Nelson’s Monument is not about the Trafalgar Square job, but the Great Yarmouth construction of the 1840s. The song was the third most popular amongst the broadsides, and one of the few that got passed on orally. Vaughan Williams collected it from Daniel Wigg of Hampshire in 1909, noting down only one verse (though the full version collected from the same singer in 1907 is in the Gardiner manuscripts), and in the 1950s Peter Kennedy got it from Harry Cox, and the Hudlestons got it from Arthur Wood of Middlesbrough. Interesting that the song has hardly been heard in the current folk revival. Another song hardly ever heard is Admiral Nelson, published in The English Folksinger as having been collected from a streetsinger of Plymouth. A glorious, dignified tune, with a text that seems much more in keeping with a seaman’s viewpoint. Nelson’s Death & Victory is the title of many 19th century broadsides, but like Bold Nelson’s Praise, it has only been collected once from the tradition, this time as late as 1971, again in Warwickshire.
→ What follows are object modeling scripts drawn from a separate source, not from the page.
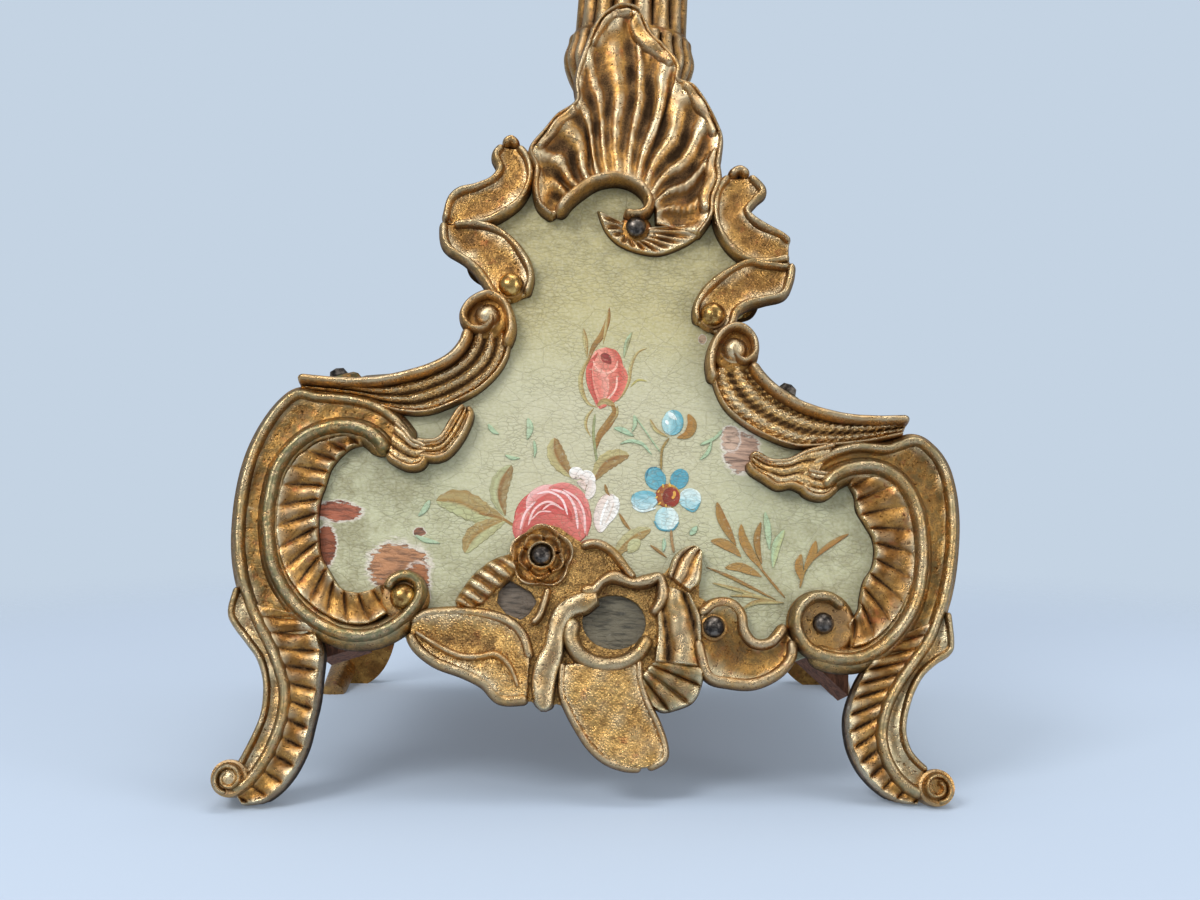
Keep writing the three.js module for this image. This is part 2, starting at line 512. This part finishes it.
// A fluted shell with a curled edge, a rolled rim round its root and a small lobe under it.
function shell() {
  const rows = 2 * SHELL_FLUTES;
  const flute = ribs(SHELL_FLUTES, 1.6);
  const lobeFlute = ribs(4, 0.9);
  return [
    band(SHELL.root, SHELL.edge, rows, 3, (s, t) => 3.2 - 1.2 * arch(s) + 3.2 * s ** 3 + flute(t) * s),
    band(SHELL.lobeRoot, SHELL.lobeEdge, 8, 1, (s, t) => 2.6 + lobeFlute(t) * s + s),
    band(SHELL.footRoot, SHELL.footEdge, 3, 1, (s) => 3 + 1.5 * s),
    bead(SHELL.rim, 7, 1.9, RIM_HEIGHT + 1, 0.3),
    button(SHELL.pin, PIN_HEAD_RADIUS + 1.5, SEAT_HEIGHT),
  ];
}

// Two curved troughs with rolled rims meet at the outer corner; the lower one takes the pin.
function upperScroll({ pin, upper, upperInner, lower, lowerInner }) {
  return [
    band(upper, upperInner, 5, 3, trough(5.2, 3)),
    band(lower, lowerInner, 5, 3, trough(5.2, 3)),
    button(pin, PIN_HEAD_RADIUS + 1, SEAT_HEIGHT),
  ];
}

// A rounded top moulding with a leaf of two long flutes hanging from it, and a volute.
function shoulderLeaf(side) {
  const { moulding, lower, volute, eye } = SHOULDER_LEAF[side];
  const sign = side === 'left' ? 1 : -1;
  const middle = line(moulding, 7);
  const across = (distance) => sidestep(middle, () => -sign * distance);
  const leaf = spread(across(-1.8), line(lower, 7), 4);
  const heights = [MOUNT_THICKNESS, RIM_HEIGHT + 0.5, RIM_HEIGHT + 0.5, 2.8, 4.3, 3, 4, 2.4];
  return [
    relief([across(1.8), across(0.8), across(-0.8), ...leaf], (j) => heights[j]),
    bead(volute, 5, 1.7, RIM_HEIGHT + 1, 0.3),
    button(eye, 4.6, RIM_HEIGHT - 1, 1.2),
  ];
}

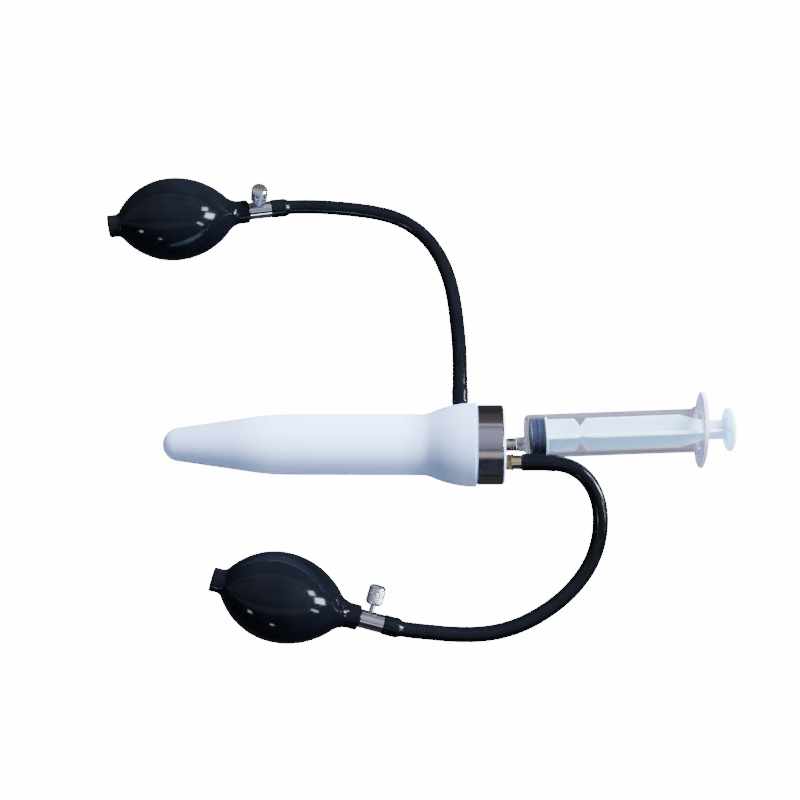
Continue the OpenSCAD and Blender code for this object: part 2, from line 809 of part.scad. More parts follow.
module syringe_barrel() {
    shoulder_r = 2.6;
    collar_r = barrel_r + 1.1;
    side_shift = flange_side_r - flange_side_w / 2;
    color(clear_plastic)
        difference() {
            union() {
                on_barrel() {
                    turned(concat(
                        [[0, shoulder]],
                        arc([barrel_r - shoulder_r, shoulder + shoulder_r], shoulder_r, -90, 0, 6),
                        [[barrel_r, flange_front - 3.5]],
                        [[collar_r, flange_front - 2.5]],
                        [[collar_r, flange_front + 0.5]],
                        [[0, flange_front + 0.5]]
                    ));
                    intersection() {
                        disc(flange_w / 2, flange_front, flange_rear);
                        translate([0, 0, side_shift])
                            disc(flange_side_r, flange_front - 1, flange_rear + 1);
                        translate([0, 0, -side_shift])
                            disc(flange_side_r, flange_front - 1, flange_rear + 1);
                    }
                }
                on_syringe()
                    turned([
                        [0, nozzle_front - luer_len],
                        [luer_d / 2 - luer_slope * luer_len, nozzle_front - luer_len],
                        [luer_d / 2, nozzle_front],
                        [nozzle_base_d / 2 - 0.4, nozzle_front],
                        [nozzle_base_d / 2, nozzle_front + 0.4],
                        [nozzle_base_d / 2, shoulder - 1],
                        [nozzle_base_d / 2 + 1, shoulder + 0.5],
                        [0, shoulder + 0.5]
                    ]);
            }
            on_barrel()
                disc(barrel_bore_r, barrel_inside, flange_rear + 1);
            on_syringe()
                disc(nozzle_bore / 2, nozzle_front - luer_len - 1, barrel_inside + 1);
        }
}

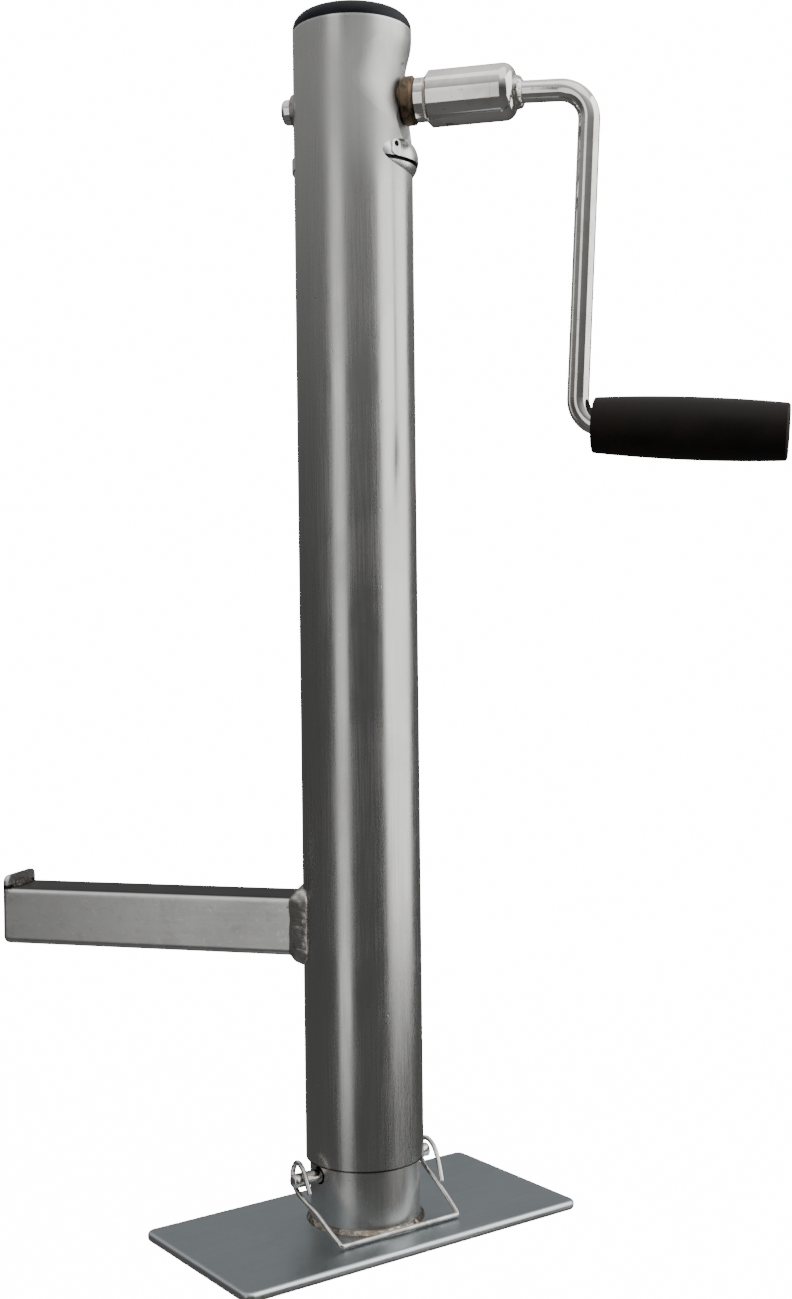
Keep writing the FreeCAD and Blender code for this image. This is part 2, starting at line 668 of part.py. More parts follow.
def lead_screw():
    """The screw; closed grooves of the thread's own section stand for its helix."""
    crest = 0.35 * SCREW_PITCH
    flank = 0.15 * SCREW_PITCH
    outline = [(0, SCREW_BOTTOM), (SCREW_ROOT_R, SCREW_BOTTOM), (SCREW_ROOT_R, SCREW_THREAD_BOTTOM)]
    turns = int((SCREW_THREAD_TOP - SCREW_THREAD_BOTTOM) / SCREW_PITCH)
    for turn in range(turns):
        bottom = SCREW_THREAD_BOTTOM + turn * SCREW_PITCH
        outline += [(SCREW_ROOT_R, bottom + crest), (SCREW_R, bottom + crest + flank),
                    (SCREW_R, bottom + 2 * crest + flank),
                    (SCREW_ROOT_R, bottom + 2 * (crest + flank))]
    outline += [(SCREW_ROOT_R, SCREW_NECK_BOTTOM), (SCREW_NECK_R, SCREW_NECK_BOTTOM),
                (SCREW_NECK_R, SCREW_TIP_BOTTOM), (SCREW_TIP_R, SCREW_TIP_BOTTOM),
                (SCREW_TIP_R, SCREW_TOP), (0, SCREW_TOP)]
    screw = turned_z(distinct(outline))
    for height, radius in ((GEAR_PIN_Z, GEAR_PIN_R), (COLLAR_PIN_Z, COLLAR_PIN_R),
                           (STOP_PIN_Z, STOP_PIN_R)):
        screw = screw.cut(cross_pin(height, radius + CLOSE, 20))
    return screw


def distinct(outline):
    """Drop a point that repeats the one before it."""
    kept = [outline[0]]
    for point in outline[1:]:
        if math.dist(point, kept[-1]) > 0.001:
            kept.append(point)
    return kept


def thrust_collar():
    collar = ring(COLLAR_R, SCREW_NECK_R + CLOSE, SCREW_NECK_BOTTOM, BEARING_BOTTOM)
    return collar.cut(cross_pin(COLLAR_PIN_Z, COLLAR_PIN_R + CLOSE, 20))


def collar_pin():
    return cross_pin(COLLAR_PIN_Z, COLLAR_PIN_R, COLLAR_R - 0.4)


def gear_roll_pin():
    return cross_pin(GEAR_PIN_Z, GEAR_PIN_R, GEAR_HUB_R - 0.4)


def screw_stop_collar():
    """The collar at the screw's foot that stops the nut from running off."""
    collar = ring(STOP_R, SCREW_ROOT_R + CLOSE, SCREW_BOTTOM, STOP_TOP)
    return collar.cut(cross_pin(STOP_PIN_Z, STOP_PIN_R + CLOSE, 20))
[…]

Roy Palmer got it from chainmaker George Dunn, who only had part of the song. Roy was able to provide the missing verses from a print by Kendrew of York in his highly influential publication The Valiant Sailor.

The final song worthy of mention is regarded by many as the very best song about Nelson, and yet is a recent creation. The Death of Nelson is sung by Louis Killen, and was first recorded by Bert Lloyd in a "Trafalgar 150" BBC radio broadcast in 1955. As Bert disclosed in the notes to the Topic LP The Valiant Sailor, he “did a job on it”. The tune and first verse coming from the Daniel Wigg recording of Nelson’s Monument (see above), he assembled the rest from two broadsides entitled The Death of Nelson, one from Henry Such of London, and the other from William Forth of Pocklington, near York. Lloyd “filleted” these two prints in a manner that suited his chosen tune, and produced a song of unsurpassed elegance and seeming authenticity.

One thing that comes out of this limited survey is that traditional songs can be interfered with to very positive effect. Rather than create a new song about Nelson, most have taken the fragments we have inherited and tried to get a feel of whatever the original was. Thanks to them. However, always remember that quality is in the ear of the beholder!